After the 60-mile-a-day week-long ride through corn fields he plans to cycle to Chicago, Wisconsin, Michigan, Ohio and finally Kentucky. Roberts said the 1,500-mile trip is to test out the new bicycle, dubbed Behemoth (which stands for Big Electronic Human-Energized Machine … Only Too Heavy.)

His first bike weighed just 135 pounds. Since then, he’s added a customized trailer, a refrigerator and more computers. Today, the 13-foot-long Behemoth weighs about 400 pounds. Behemoth has a function-to-weight ratio, he said.

“With my first bike, everyone thought I was so insane for carrying so much weight,” Roberts said. “It just keeps growing — scary isn’t it?”

He is planning a trans-America journey for next January. With 400 pounds of bike to pedal up hills, Roberts said his body will likely go through metamorphosis.

“I’ll probably look like a pyramid when all this is over,” he said.

About 150 sponsors provide Roberts with the resources, tools and computer technology he needs to enhance and maintain Behemoth.

Sun Microsystems in Mountain View donates the space for his workshop, Nomadic Research Labs. In return, Roberts does some consulting work for the well-known computer company. “My job is to be stimulating,” he said.

He covers his monetary expenses with newsletter subscriptions, book royalties and occasional consulting contracts.

If Roberts wants to talk with other computers, he uses a satellite terminal, connecting him with Internet global computer network 24 hours a day. He recently “talked” with newspaper reporters in London, sending and receiving messages in just a few seconds. “I forget I’m on the other side of the lake,” he said.

With his satellite navigation system, Roberts can determine latitude, longitude and elevation to within 100 feet. He keeps United States maps on compact disc and with an electronic compass maintains a moving map on his computer screen. Behemoth also can tell Roberts road conditions to find out route steepness.

World at his fingertips

Behemoth uses solar power, trapping the sun’s energy and sending it to batteries underneath the bike. The batteries juice the on-board computer hardware. The bike sends any left-over energy to a small refrigerator behind the seat. Roberts also installed special brakes, which convert the energy of motion into electric current.

Most of the computer equipment is under a dome-shaped fiberglass hood in front. Computer circuit boards, hard disk drives and a three-screen console, enable Roberts to use a word processor and diagnose system glitches.

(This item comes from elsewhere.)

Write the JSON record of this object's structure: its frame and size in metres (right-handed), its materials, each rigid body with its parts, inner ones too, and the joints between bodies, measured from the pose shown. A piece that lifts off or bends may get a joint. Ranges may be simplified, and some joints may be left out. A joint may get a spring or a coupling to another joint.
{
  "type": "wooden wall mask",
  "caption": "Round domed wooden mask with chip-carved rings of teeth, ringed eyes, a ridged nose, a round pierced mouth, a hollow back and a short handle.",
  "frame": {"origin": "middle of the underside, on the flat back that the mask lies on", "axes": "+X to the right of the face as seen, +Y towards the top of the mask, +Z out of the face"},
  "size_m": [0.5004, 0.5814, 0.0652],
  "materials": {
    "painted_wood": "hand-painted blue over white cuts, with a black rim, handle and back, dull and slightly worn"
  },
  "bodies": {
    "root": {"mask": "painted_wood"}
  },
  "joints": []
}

Roberts recently replaced his citizens band radio with a cellular phone and can send and receive facsimiles.

And Behemoth has quite an alarm system. If thieves tamper with the bicycle, the bike pages Roberts to alert him. Roberts then can turn on the bike’s intercom system and hear what’s happening, even ask the speech synthesizer to say something like “Don’t touch me.”

“The bike can carry on a conversation with them and they don’t know there’s a man behind the curtain,” Roberts said.

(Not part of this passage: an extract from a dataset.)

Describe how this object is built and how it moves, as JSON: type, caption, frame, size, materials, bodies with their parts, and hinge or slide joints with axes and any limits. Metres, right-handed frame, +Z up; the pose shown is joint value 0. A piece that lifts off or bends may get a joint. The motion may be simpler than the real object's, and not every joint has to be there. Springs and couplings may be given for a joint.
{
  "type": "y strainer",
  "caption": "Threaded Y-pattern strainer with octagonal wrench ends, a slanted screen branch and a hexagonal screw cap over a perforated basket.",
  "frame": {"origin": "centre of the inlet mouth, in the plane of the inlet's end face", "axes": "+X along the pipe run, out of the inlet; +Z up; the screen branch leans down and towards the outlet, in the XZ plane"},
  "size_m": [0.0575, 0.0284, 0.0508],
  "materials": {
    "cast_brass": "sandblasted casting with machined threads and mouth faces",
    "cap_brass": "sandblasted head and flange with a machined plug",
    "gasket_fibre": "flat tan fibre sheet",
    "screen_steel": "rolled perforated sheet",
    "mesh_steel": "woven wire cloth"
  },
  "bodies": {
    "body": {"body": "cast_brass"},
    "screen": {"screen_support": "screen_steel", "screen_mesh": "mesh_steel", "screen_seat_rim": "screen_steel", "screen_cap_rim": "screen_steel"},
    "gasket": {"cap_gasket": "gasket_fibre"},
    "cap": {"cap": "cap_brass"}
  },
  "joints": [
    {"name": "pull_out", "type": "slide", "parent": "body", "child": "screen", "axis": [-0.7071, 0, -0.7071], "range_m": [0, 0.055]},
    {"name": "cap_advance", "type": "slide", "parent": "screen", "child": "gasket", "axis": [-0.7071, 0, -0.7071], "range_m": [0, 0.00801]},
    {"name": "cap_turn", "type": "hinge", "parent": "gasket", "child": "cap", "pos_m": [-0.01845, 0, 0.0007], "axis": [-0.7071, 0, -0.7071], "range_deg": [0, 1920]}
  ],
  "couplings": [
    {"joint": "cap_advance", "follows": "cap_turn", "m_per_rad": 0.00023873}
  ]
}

If theives are insane enough to steal the bike, Behemoth can call 911 and say “Hello, I’m a bicycle and I’m being stolen,” giving authorities its longitude and latitude. “I just hope the police believe this crazy call and understand longitude and latitude,” Roberts said.

Roberts’ database holds 1,500 names of hospitable people who can put him up for the night. In fact, his computer can plot his cycling route, print out names and phone numbers and then dial them.

Roberts carries camping gear in the trailer if he needs a quick nap on the road. Otherwise, it’s off to a motel, what he calls “credit card camping.”

Despite his huge circle of friends and acquaintances, Roberts admitted he occasionally gets lonely.

“Most contacts on the road are beginnings of endings. The subject matter of all conversation is the bike but that’s old news to me,” he said. “Unfortunately, most doors end up to be closets.”

He has traveled with a companion in the past and said he’d like to find others to join him.

“There’s a fundamental trade-off of freedom and security,” he said. “I’d like to find a deeper range of intellects than just one person.”

The bottom line is to have fun. “If there’s any altruistic thing here, it’s to prove that computers are not always threatening and awful,” he said.

“I’m just a yuppie hobo. I’m homeless and unemployed — I don’t know what all the fuss is about.”